Task goal => Reproduce each line exactly, including spacing and punctuation.
──────── Provided data
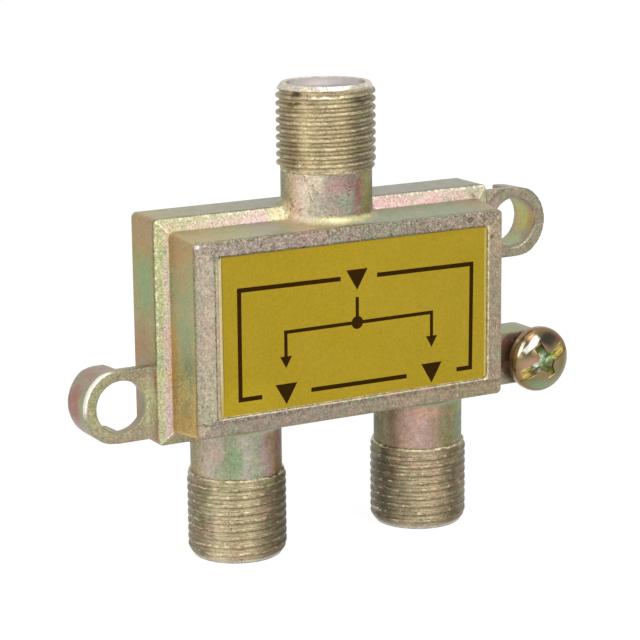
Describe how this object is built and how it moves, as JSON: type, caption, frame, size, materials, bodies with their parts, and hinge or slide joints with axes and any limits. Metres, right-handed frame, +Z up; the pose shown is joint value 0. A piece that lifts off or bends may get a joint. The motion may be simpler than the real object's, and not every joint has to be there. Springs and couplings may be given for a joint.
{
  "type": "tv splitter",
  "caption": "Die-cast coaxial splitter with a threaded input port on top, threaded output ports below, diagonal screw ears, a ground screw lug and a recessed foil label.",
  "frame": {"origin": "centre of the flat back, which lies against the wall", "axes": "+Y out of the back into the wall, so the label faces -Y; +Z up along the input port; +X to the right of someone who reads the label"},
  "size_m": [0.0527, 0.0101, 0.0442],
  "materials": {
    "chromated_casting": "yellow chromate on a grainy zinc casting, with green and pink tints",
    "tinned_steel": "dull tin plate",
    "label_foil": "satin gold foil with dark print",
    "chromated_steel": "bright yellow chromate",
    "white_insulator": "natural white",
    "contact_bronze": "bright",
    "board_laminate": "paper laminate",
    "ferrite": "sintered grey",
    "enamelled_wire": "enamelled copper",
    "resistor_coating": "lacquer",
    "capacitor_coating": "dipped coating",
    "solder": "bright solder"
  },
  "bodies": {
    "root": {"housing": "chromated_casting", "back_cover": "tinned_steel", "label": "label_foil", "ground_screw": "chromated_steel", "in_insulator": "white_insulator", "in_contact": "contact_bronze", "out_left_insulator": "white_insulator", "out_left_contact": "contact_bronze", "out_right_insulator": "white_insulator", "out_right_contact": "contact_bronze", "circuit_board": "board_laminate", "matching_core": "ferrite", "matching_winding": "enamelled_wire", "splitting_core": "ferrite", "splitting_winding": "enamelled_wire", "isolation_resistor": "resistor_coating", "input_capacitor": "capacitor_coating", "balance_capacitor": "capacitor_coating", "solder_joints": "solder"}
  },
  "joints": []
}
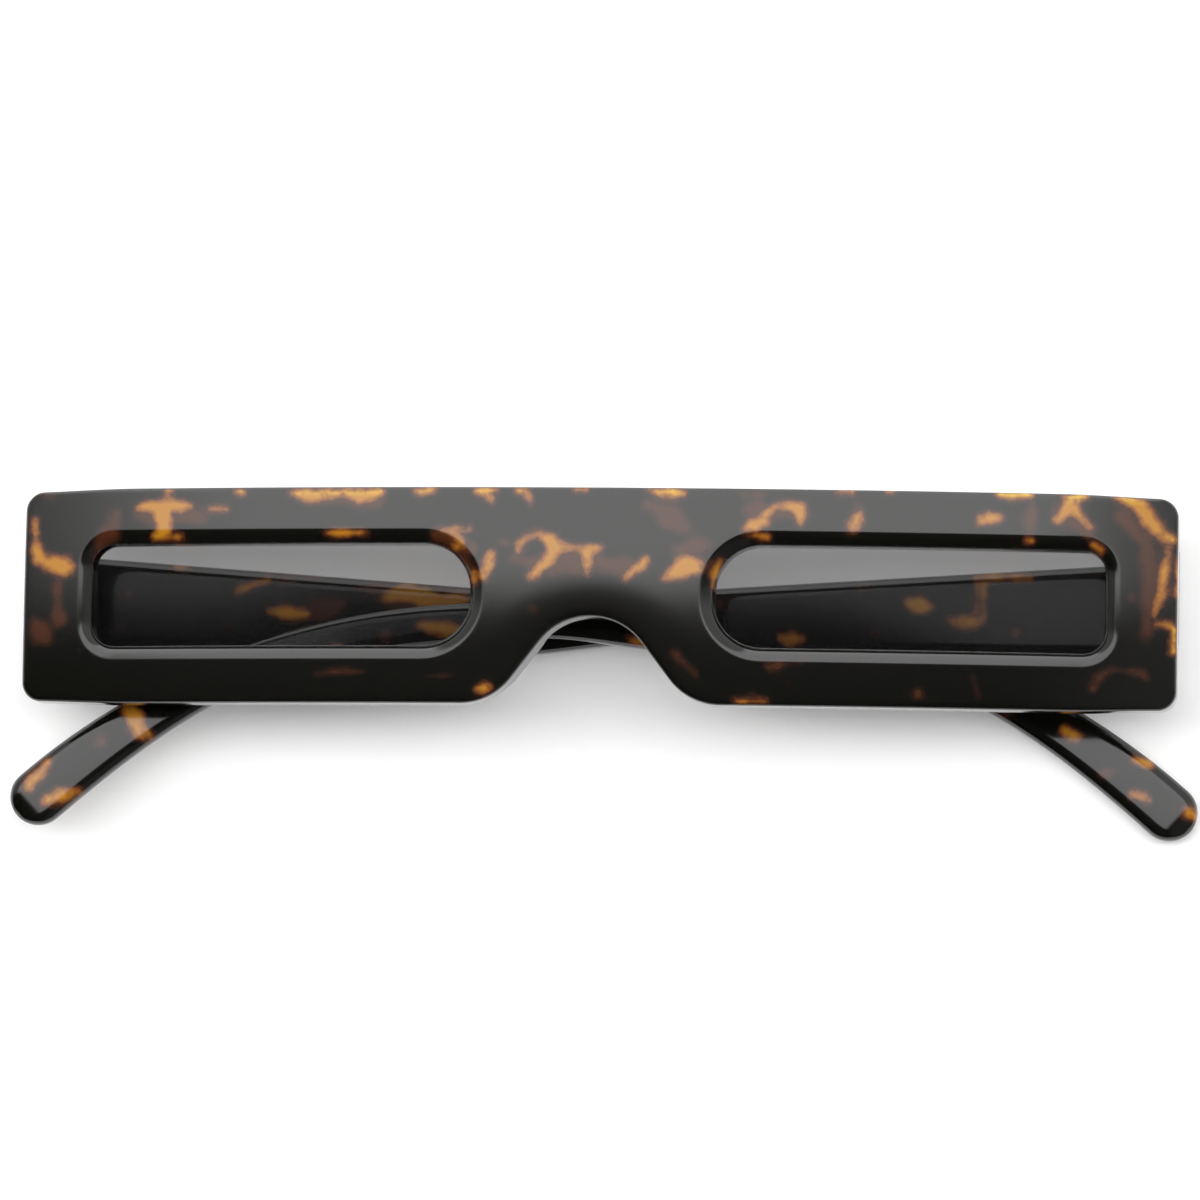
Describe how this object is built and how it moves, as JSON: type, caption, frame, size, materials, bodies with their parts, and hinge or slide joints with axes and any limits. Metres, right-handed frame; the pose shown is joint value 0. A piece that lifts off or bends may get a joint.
────────────────
Task answer =>
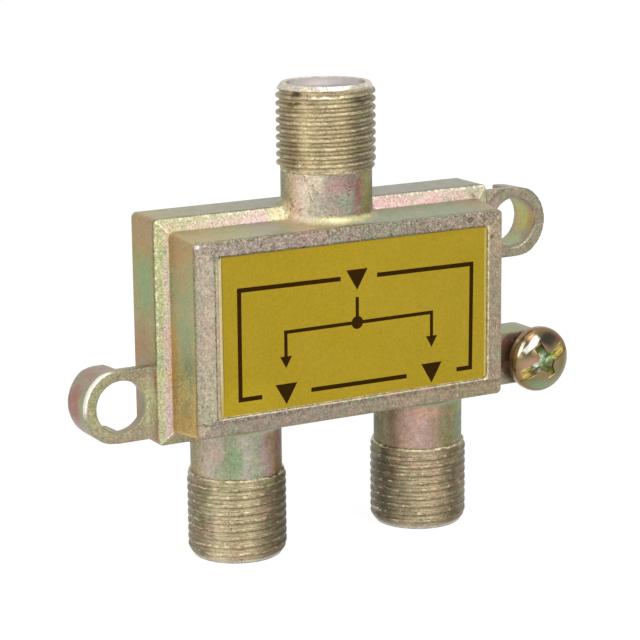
Describe how this object is built and how it moves, as JSON: type, caption, frame, size, materials, bodies with their parts, and hinge or slide joints with axes and any limits. Metres, right-handed frame, +Z up; the pose shown is joint value 0. A piece that lifts off or bends may get a joint. The motion may be simpler than the real object's, and not every joint has to be there. Springs and couplings may be given for a joint.
{
  "type": "tv splitter",
  "caption": "Die-cast coaxial splitter with a threaded input port on top, threaded output ports below, diagonal screw ears, a ground screw lug and a recessed foil label.",
  "frame": {"origin": "centre of the flat back, which lies against the wall", "axes": "+Y out of the back into the wall, so the label faces -Y; +Z up along the input port; +X to the right of someone who reads the label"},
  "size_m": [0.0527, 0.0101, 0.0442],
  "materials": {
    "chromated_casting": "yellow chromate on a grainy zinc casting, with green and pink tints",
    "tinned_steel": "dull tin plate",
    "label_foil": "satin gold foil with dark print",
    "chromated_steel": "bright yellow chromate",
    "white_insulator": "natural white",
    "contact_bronze": "bright",
    "board_laminate": "paper laminate",
    "ferrite": "sintered grey",
    "enamelled_wire": "enamelled copper",
    "resistor_coating": "lacquer",
    "capacitor_coating": "dipped coating",
    "solder": "bright solder"
  },
  "bodies": {
    "root": {"housing": "chromated_casting", "back_cover": "tinned_steel", "label": "label_foil", "ground_screw": "chromated_steel", "in_insulator": "white_insulator", "in_contact": "contact_bronze", "out_left_insulator": "white_insulator", "out_left_contact": "contact_bronze", "out_right_insulator": "white_insulator", "out_right_contact": "contact_bronze", "circuit_board": "board_laminate", "matching_core": "ferrite", "matching_winding": "enamelled_wire", "splitting_core": "ferrite", "splitting_winding": "enamelled_wire", "isolation_resistor": "resistor_coating", "input_capacitor": "capacitor_coating", "balance_capacitor": "capacitor_coating", "solder_joints": "solder"}
  },
  "joints": []
}
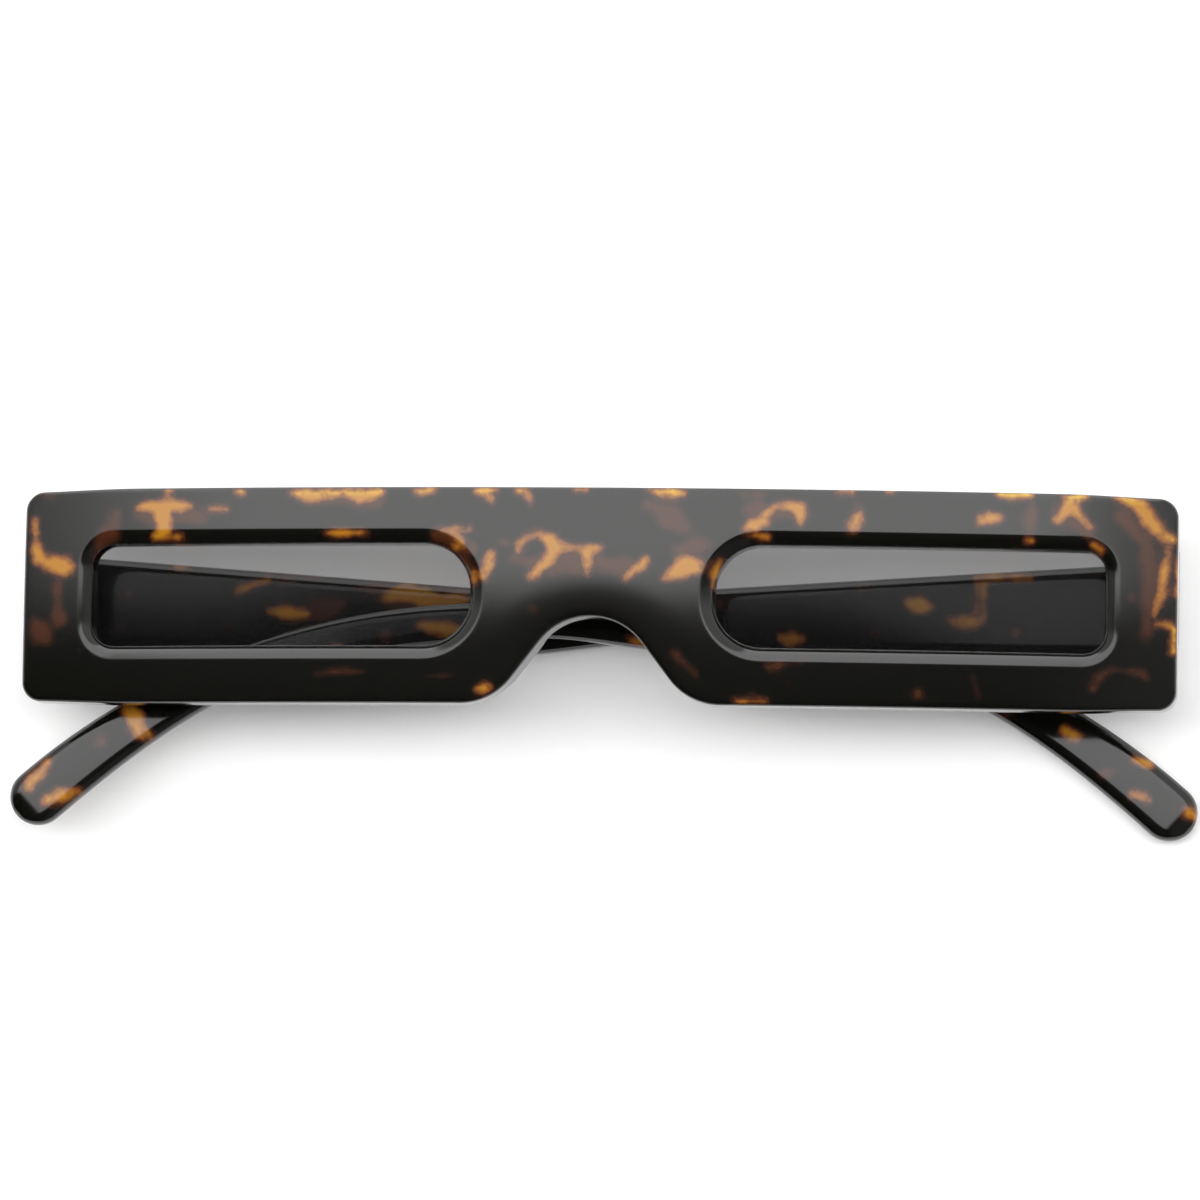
Describe how this object is built and how it moves, as JSON: type, caption, frame, size, materials, bodies with their parts, and hinge or slide joints with axes and any limits. Metres, right-handed frame; the pose shown is joint value 0. A piece that lifts off or bends may get a joint.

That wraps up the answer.